Lavadeira do Rio, outra com BT, da série de canções de rua tipo levada-e-gogó, dessas que são compostas sem o auxílio luxuoso de instrumentos, música crua. Seguem uma tradição do universo da canção espontânea de bloco: Suvaco, Simpatia, Monobloco, etc… O Henrique e o Haroldo realçaram ainda mais essas características. Um banho de sonoridade Pop.
Encantamento, com o Natureza, fruto direto do arrebatamento que nos causou a descoberta da banda russa “Farlanders”. Foi um encantamento só, desvendar no som vindo de terras tão distantes, coisas tão próximas a nós. Eu vi o Brasil, eu me vi no som dos caras… Aí Maurão comprou a briga, e montou de forma magistral a canção.
Nem o Sol, Nem a Lua, Nem Eu, com Dudu, originalmente composta pra Bethânia, é uma ciranda cyberpunk, que tem a especialíssima participação do Steve e suas divinas conchas, que transportaram a canção até as areias de uma praia remota… em Saturno!
Caribantu, outra com Natureza, outra do tipo rua, meio côco rústico-radical, meio samba- de roda pós naif… Mas é principalmente o encontro de duas gerações, com 40 anos de diferença, o elenco de Cambaio e a velha guarda da Mangueira, nunca vi nada tão parecido…
Quadro Negro, outra com Rennó, segue a linha canção-crônica, um retrato, bastante fiel a meu ver, do mundo de hoje. “O último a sair do breu, acenda a luz…”, é o mote que usamos para falar dos paradoxos, injustiças e contradições que povoam o nosso planeta. A harmonia do Lobatinho no Theremin deu aquele ar de filme noir.
O Silêncio das Estrelas, também com Dudu, originalmente um blues, esta canção se transformou, com as cordas do Glauco e a sanfona do Régis, numa épico-clássica balada existencial… É, das canções que compõem o CD, a mais antiga, e portanto ao meu ver, a que mais se metamorfoseou.

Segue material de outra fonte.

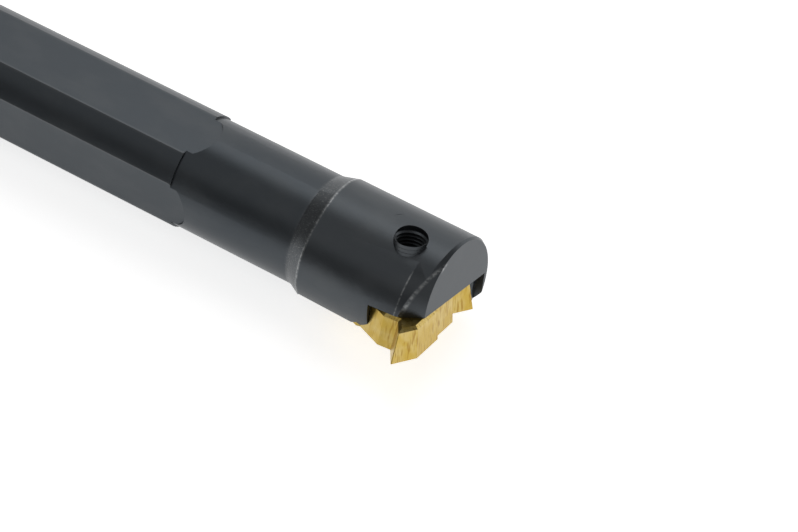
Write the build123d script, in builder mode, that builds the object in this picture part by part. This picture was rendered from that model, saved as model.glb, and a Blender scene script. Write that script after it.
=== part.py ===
"""Internal threading boring bar with a screw-on three-corner carbide insert.

The bar lies along +X with its cutting end at +X and its rake side down, so +Z points out of the
bar's back. The cutting point is on the -Y side. The origin is on the bar's axis, at its rear end
face. All sizes are in millimetres.
"""

from math import cos, radians, sin, sqrt, tan
import os

from build123d import *

# Bar
bar_length = 125.0  # rear end face to the cutting point
shank_diameter = 12.7
shank_end_chamfer = 0.8
across_flats = 11.1
flat_cutter_radius = 3.2
flat_overrun = 2.1  # the flats run this far past the shoulder
neck_diameter = 12.26
neck_reach = 29.8  # cutting point back to the shoulder
head_diameter = 13.3
head_reach = 13.5  # cutting point back to the full head diameter
head_cone_length = 1.85
front_stock = 3.0  # blank ahead of the cutting point, milled away at the front

# Eccentric nose that carries the insert out to the cutting side
nose_diameter = 12.4
nose_root_shift = 0.9  # towards -Y at the head's rear edge
nose_front_shift = 1.2  # towards -Y where the nose starts to narrow
nose_front_rise = 0.1  # towards +Z there
nose_foot_depth = 0.2  # the nose's rear cone starts this far inside the neck
nose_taper_reach = 2.1  # the nose narrows from this far behind the cutting point
nose_taper_angle = 8.0
front_cone_reach = 0.1  # cutting point back to where the front cone has the head's diameter
front_cone_angle = 34.0
front_cone_shift = 0.45  # towards the far side, so the cone is deepest on the cutting side

# Cutting point, and the two angles that tip the insert
point_offset = 10.75  # bar axis to the cutting point
roll_angle = 17.0  # about the bar axis, for clearance in the bore
lead_angle = 5.5  # the rake face drops towards the front

# Insert
insert_circle = 9.525  # inscribed circle
insert_thickness = 3.52
point_setback = 0.6  # point inside the triangle, across the bar
point_inset = 1.53  # point inside the triangle, along the bar
point_radius = 0.08
tooth_height = 2.25
flank_half_angle = 30.0
rear_relief = 0.3  # the side behind the tooth is ground back by this much
rear_relief_end = 8.6  # along the side, from the triangle's corner
clearance_angle = 7.0
seat_chamfer = 0.3
insert_hole_diameter = 4.0

# Insert screw
thread_diameter = 3.5
thread_clearance = 0.05
screw_head_diameter = 5.2
screw_head_sink = 0.3  # screw head below the rake face
screw_cone_angle = 60.0
screw_length = 7.2
screw_tip_chamfer = 0.4
socket_depth = 1.3
socket_diameter = 2.7
socket_lobe_radius = 0.42

# Pocket, chip space and screw hole
pocket_clearance = 0.05
corner_relief_diameter = 3.0
pocket_wall_end = 6.3  # the cutting side is open in front of this, from the triangle's corner
chip_flat_height = 3.95  # bar axis to the flat beside the rake face
chip_wall_reach = 13.3  # cutting point back to the foot of the flat's rear wall
chip_wall_lean = 32.0
front_setback = 0.25  # front face behind the insert's seat edge, at the cutting corner
front_turn = 3.9  # the front face runs forward towards the far side by this angle
spot_face_diameter = 6.9
spot_face_height = 6.9  # bar axis to the spot face
tool_travel = 20.0  # cutters run this far past the bar

# Derived sizes
head_radius = head_diameter / 2
nose_radius = nose_diameter / 2
shoulder_x = bar_length - neck_reach
head_x = bar_length - head_reach
cone_x = head_x - head_cone_length
end_x = bar_length + front_stock
nose_taper_x = bar_length - nose_taper_reach
side_length = insert_circle * sqrt(3)
side_reach = side_length * sqrt(3) / 2
seat_inset = insert_thickness * tan(radians(clearance_angle))

# The rake plane has its origin at the sharp corner of the insert's triangle beside the cutting
# point, x towards the cutting end, y towards the cutting side and z out of the rake face.
roll, lead = radians(roll_angle), radians(lead_angle)
rake_x = Vector(cos(lead), sin(lead) * sin(roll), sin(lead) * cos(roll))
rake_y = Vector(0, -cos(roll), sin(roll))
rake_z = Vector(sin(lead), -cos(lead) * sin(roll), -cos(lead) * cos(roll))
cutting_point = Vector(bar_length, -point_offset, 0)
rake_plane = Plane(
    origin=cutting_point + rake_x * point_inset + rake_y * point_setback,
    x_dir=rake_x,
    z_dir=rake_z,
)
seat_plane = rake_plane.offset(-insert_thickness)
centre = (-side_reach / 3, -side_length / 2)
hole_plane = Plane(origin=seat_plane.from_local_coords(centre), x_dir=rake_x, z_dir=rake_z)


def at_corner(place, corner):
    """Turn a place at the insert's first corner about its centre to corner 1 or 2."""
    angle = radians(120 * corner)
    x, y = place[0] - centre[0], place[1] - centre[1]
    return (centre[0] + x * cos(angle) - y * sin(angle), centre[1] + x * sin(angle) + y * cos(angle))


# Each corner of the insert has a front flank, a point, a rear flank, a floor, and a relief that
# runs out at the triangle's side.
flank_slope = tan(radians(flank_half_angle))
flank_foot = (0, -point_setback - point_inset / flank_slope)
tooth_point = (-point_inset, -point_setback)
tooth_root = (-point_inset - tooth_height * flank_slope, -point_setback - tooth_height)
floor_end = ((tooth_root[1] + 2 * rear_relief / sqrt(3)) * sqrt(3), tooth_root[1])
relief_end = (
    (-rear_relief_end * sqrt(3) + rear_relief) / 2,
    (-rear_relief_end - rear_relief * sqrt(3)) / 2,
)
side_start = (-(rear_relief_end + rear_relief) * sqrt(3) / 2, -(rear_relief_end + rear_relief) / 2)
corner_outline = [flank_foot, tooth_point, tooth_root, floor_end, relief_end, side_start]
insert_outline = [at_corner(place, corner) for corner in range(3) for place in corner_outline]

# Insert: pressed and ground carbide, with sides that lean in towards the seat and a screw hole
# whose cone matches the screw's head.
cone_slope = tan(radians(screw_cone_angle / 2))
screw_radius = thread_diameter / 2 - thread_clearance
insert_hole_radius = insert_hole_diameter / 2
screw_head_radius = screw_head_diameter / 2
cone_top_radius = screw_head_radius + screw_head_sink * cone_slope
cone_depth = (cone_top_radius - insert_hole_radius) / cone_slope
screw_plane = hole_plane.offset(insert_thickness)
across_plane = Plane(origin=screw_plane.origin, x_dir=rake_x, z_dir=rake_y * -1)

with BuildPart() as insert:
    with BuildSketch(rake_plane):
        with BuildLine():
            Polyline(insert_outline, close=True)
        make_face()
    extrude(amount=-insert_thickness, taper=clearance_angle)
    seat_edges = edges().filter_by_position(Axis(seat_plane.origin, rake_z), -0.01, 0.01)
    chamfer(seat_edges, seat_chamfer)
    tooth_middles = [
        seat_plane.offset(insert_thickness / 2).from_local_coords(at_corner(tooth_point, corner))
        for corner in range(3)
    ]
    fillet([edges().sort_by_distance(place)[0] for place in tooth_middles], point_radius)
    with BuildSketch(across_plane):
        with BuildLine():
            Polyline(
                (0, tool_travel),
                (cone_top_radius, tool_travel),
                (cone_top_radius, 0),
                (insert_hole_radius, -cone_depth),
                (insert_hole_radius, -tool_travel),
                (0, -tool_travel),
                close=True,
            )
        make_face()
    revolve(axis=Axis(screw_plane.origin, rake_z), mode=Mode.SUBTRACT)
insert.part.label = "insert"

# Insert screw: countersunk head with a six-lobed socket.
head_top = -screw_head_sink
with BuildPart() as insert_screw:
    with BuildSketch(across_plane):
        with BuildLine():
            Polyline(
                (0, head_top),
                (screw_head_radius, head_top),
                (insert_hole_radius, -cone_depth),
                (screw_radius, -cone_depth - (insert_hole_radius - screw_radius) / cone_slope),
                (screw_radius, -screw_length + screw_tip_chamfer),
                (screw_radius - screw_tip_chamfer, -screw_length),
                (0, -screw_length),
                close=True,
            )
        make_face()
    revolve(axis=Axis(screw_plane.origin, rake_z))
    with BuildSketch(screw_plane.offset(head_top)):
        Circle(socket_diameter / 2 - socket_lobe_radius / 2)
        with PolarLocations(socket_diameter / 2 - socket_lobe_radius, 6):
            Circle(socket_lobe_radius)
    extrude(amount=-socket_depth, mode=Mode.SUBTRACT)
insert_screw.part.label = "insert_screw"

# Bar: turned from one piece, then milled. The turned blank comes first: shank, neck, head cone
# and head on the bar's axis, and the nose, which leans out to the cutting side.
nose_root = (-nose_root_shift, 0)
nose_front = (-nose_front_shift, nose_front_rise)
with BuildPart() as bar_body:
    with BuildSketch(Plane.XZ):
        with BuildLine():
            Polyline(
                (0, 0),
                (0, shank_diameter / 2 - shank_end_chamfer),
                (shank_end_chamfer, shank_diameter / 2),
                (shoulder_x, shank_diameter / 2),
                (shoulder_x, neck_diameter / 2),
                (cone_x, neck_diameter / 2),
                (head_x, head_radius),
                (end_x, head_radius),
                (end_x, 0),
                close=True,
            )
        make_face()
    revolve(axis=Axis.X)
    with BuildSketch(Plane.YZ.offset(cone_x - nose_foot_depth)):
        Circle(neck_diameter / 2 - nose_foot_depth)
    with BuildSketch(Plane.YZ.offset(head_x)):
        with Locations(nose_root):
            Circle(nose_radius)
    loft()
    with BuildSketch(Plane.YZ.offset(head_x)):
        with Locations(nose_root):
            Circle(nose_radius)
    nose_lean = Vector(nose_taper_x - head_x, nose_root_shift - nose_front_shift, nose_front_rise)
    extrude(amount=nose_lean.length, dir=nose_lean)
    with BuildSketch(Plane.YZ.offset(nose_taper_x)):
        with Locations(nose_front):
            Circle(nose_radius)
    extrude(amount=end_x - nose_taper_x, taper=nose_taper_angle)

    # Cone that breaks the front edge, deepest on the cutting side.
    cone_plane = Plane(origin=(bar_length, front_cone_shift, 0), x_dir=(1, 0, 0), z_dir=(0, -1, 0))
    front_slope = tan(radians(front_cone_angle))
    apex = head_radius / front_slope - front_cone_reach
    with BuildSketch(cone_plane):
        with BuildLine():
            Polyline(
                (apex, 0),
                (apex - tool_travel / front_slope, tool_travel),
                (tool_travel, tool_travel),
                (tool_travel, 0),
                close=True,
            )
        make_face()
    revolve(axis=Axis(cone_plane.origin, (1, 0, 0)), mode=Mode.SUBTRACT)

    # Four clamping flats, each with a round run-out just past the shoulder.
    flat_end = shoulder_x + flat_overrun
    for turn in range(4):
        flat_plane = Plane.XY.rotated((90 * turn, 0, 0)).offset(across_flats / 2)
        with BuildSketch(flat_plane):
            with Locations((flat_end - flat_cutter_radius, 0)):
                Circle(flat_cutter_radius)
                Rectangle(flat_end, 2 * flat_cutter_radius, align=(Align.MAX, Align.CENTER))
        extrude(amount=tool_travel, mode=Mode.SUBTRACT)

    # Flat beside the rake face, parallel to the axis, with a rear wall that leans back.
    flat_normal = Vector(0, -sin(roll), -cos(roll))
    flat_profile = Plane(origin=(bar_length, 0, 0), x_dir=(1, 0, 0), z_dir=Vector(1, 0, 0).cross(flat_normal))
    wall_run = (tool_travel - chip_flat_height) * tan(radians(chip_wall_lean))
    with BuildSketch(flat_profile):
        with BuildLine():
            Polyline(
                (-chip_wall_reach, chip_flat_height),
                (tool_travel, chip_flat_height),
                (tool_travel, tool_travel),
                (-chip_wall_reach - wall_run, tool_travel),
                close=True,
            )
        make_face()
    extrude(amount=tool_travel, both=True, mode=Mode.SUBTRACT)

    # Pocket: the insert's triangle with clearance, open on the rake side. Its cutting-side wall
    # follows the relief on the insert's rear side.
    relief_step = 2 * rear_relief / sqrt(3)
    with BuildSketch(rake_plane) as pocket:
        with BuildLine():
            Polyline(
                (0, -relief_step),
                relief_end,
                side_start,
                (-side_reach, -side_length / 2),
                (0, -side_length),
                close=True,
            )
        make_face()
        offset(amount=pocket_clearance, kind=Kind.INTERSECTION)
    extrude(amount=-insert_thickness, taper=clearance_angle, mode=Mode.SUBTRACT)
    extrude(pocket.sketch, amount=tool_travel, mode=Mode.SUBTRACT)

    # Corner reliefs in the pocket, its open front, and the open cutting side ahead of its wall.
    wall_foot = -pocket_wall_end / sqrt(3) - relief_step - 2 * seat_inset / sqrt(3)
    with BuildSketch(seat_plane):
        with Locations(at_corner(tooth_point, 1), at_corner(tooth_point, 2)):
            Circle(corner_relief_diameter / 2)
        with Locations((-seat_inset - seat_chamfer, -side_length), (-pocket_wall_end, wall_foot)):
            Rectangle(2 * tool_travel, 2 * tool_travel, align=(Align.MIN, Align.MIN))
    extrude(amount=tool_travel, mode=Mode.SUBTRACT)

    # Front face, milled across the whole end.
    turn = radians(front_turn)
    front_plane = Plane(
        origin=seat_plane.from_local_coords((-seat_inset - seat_chamfer - front_setback, 0)),
        x_dir=rake_y * cos(turn) - rake_x * sin(turn),
        z_dir=rake_x * cos(turn) + rake_y * sin(turn),
    )
    with BuildSketch(front_plane):
        Rectangle(2 * tool_travel, 2 * tool_travel)
    extrude(amount=tool_travel, mode=Mode.SUBTRACT)

    # Tapped hole through to the back, with a shallow spot face where it comes out.
    with BuildSketch(hole_plane):
        Circle(thread_diameter / 2)
    extrude(amount=-tool_travel, mode=Mode.SUBTRACT)
    axis_level = hole_plane.to_local_coords(Vector(hole_plane.origin.X, 0, 0)).Z
    with BuildSketch(hole_plane.offset(axis_level - spot_face_height)):
        Circle(spot_face_diameter / 2)
    extrude(amount=-tool_travel, mode=Mode.SUBTRACT)
bar_body.part.label = "bar_body"

os.makedirs("parts", exist_ok=True)
export_step(bar_body.part, "parts/bar_body.step")
export_step(insert.part, "parts/insert.step")
export_step(insert_screw.part, "parts/insert_screw.step")
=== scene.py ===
from math import pi, radians

import bpy
from mathutils import Euler, Matrix, Vector


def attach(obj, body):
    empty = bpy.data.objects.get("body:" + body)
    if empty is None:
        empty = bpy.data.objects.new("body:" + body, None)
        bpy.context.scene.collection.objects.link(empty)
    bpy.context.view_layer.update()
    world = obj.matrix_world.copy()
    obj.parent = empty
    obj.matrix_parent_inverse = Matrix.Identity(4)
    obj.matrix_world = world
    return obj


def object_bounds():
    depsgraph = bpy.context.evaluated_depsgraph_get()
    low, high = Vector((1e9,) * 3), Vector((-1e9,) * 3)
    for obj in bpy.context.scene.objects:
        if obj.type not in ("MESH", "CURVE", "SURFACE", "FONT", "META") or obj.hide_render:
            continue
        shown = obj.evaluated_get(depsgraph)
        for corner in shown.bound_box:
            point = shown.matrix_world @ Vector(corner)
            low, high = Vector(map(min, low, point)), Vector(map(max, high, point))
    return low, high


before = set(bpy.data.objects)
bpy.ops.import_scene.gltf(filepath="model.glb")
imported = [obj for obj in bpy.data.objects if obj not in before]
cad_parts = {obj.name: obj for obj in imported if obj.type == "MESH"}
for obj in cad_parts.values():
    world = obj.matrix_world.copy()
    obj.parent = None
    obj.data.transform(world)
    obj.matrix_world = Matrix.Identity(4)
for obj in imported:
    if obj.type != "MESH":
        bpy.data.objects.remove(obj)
cad_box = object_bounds()
bpy.ops.object.select_all(action="DESELECT")

# Bar body. One piece of steel, turned to shank, neck and head, milled for its flats and pocket,
# and blackened in a hot oxide bath. Handling has worn its sharpest edges through to the steel, and
# the bright lines painted along its edges and creases are partly that wear and partly painted edge
# highlight. Its cone and head are painted lighter, a painted highlight and sheen.
MM = 0.001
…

No Pano da Jangada, com Paulinho Pinheiro, é a terceira da seqüência de músicas de rua, deu vontade de radicalizar, joguei areia em todo o estúdio, espalhei microfones pela sala, gravei os grooves com os pés e percussão de boca, e daí pra uma ego-faixa foi um pulo.
Rosebud (O Verbo e a Verba), com Lula, é uma história de amor entre dois personagens muito conhecido de todos nós, “Dolores e Dólares”. Além de uma discreta homenagem ao visionário cidadão Orson. A banda do Andres, o Yerba Buena, foi uma puta descoberta, e tocar com “El Negro”, coração da percussão afro-caribenha, foi um luxo…
O Homem dos Olhos de Raio X, evidentemente o título foi tirado do clássico de Roger Corman do início dos 60. O track foi gravado de primeira, e sem overdubs, e capturou fielmente a levada de som que foi o encontro com (Salve Jorge!) a banda do Zé Pretinho “Liv-ing Color”.
Dito isto, espero que vocês se divirtam ouvindo, assim como nós nos divertimos fazendo, Falange Canibal.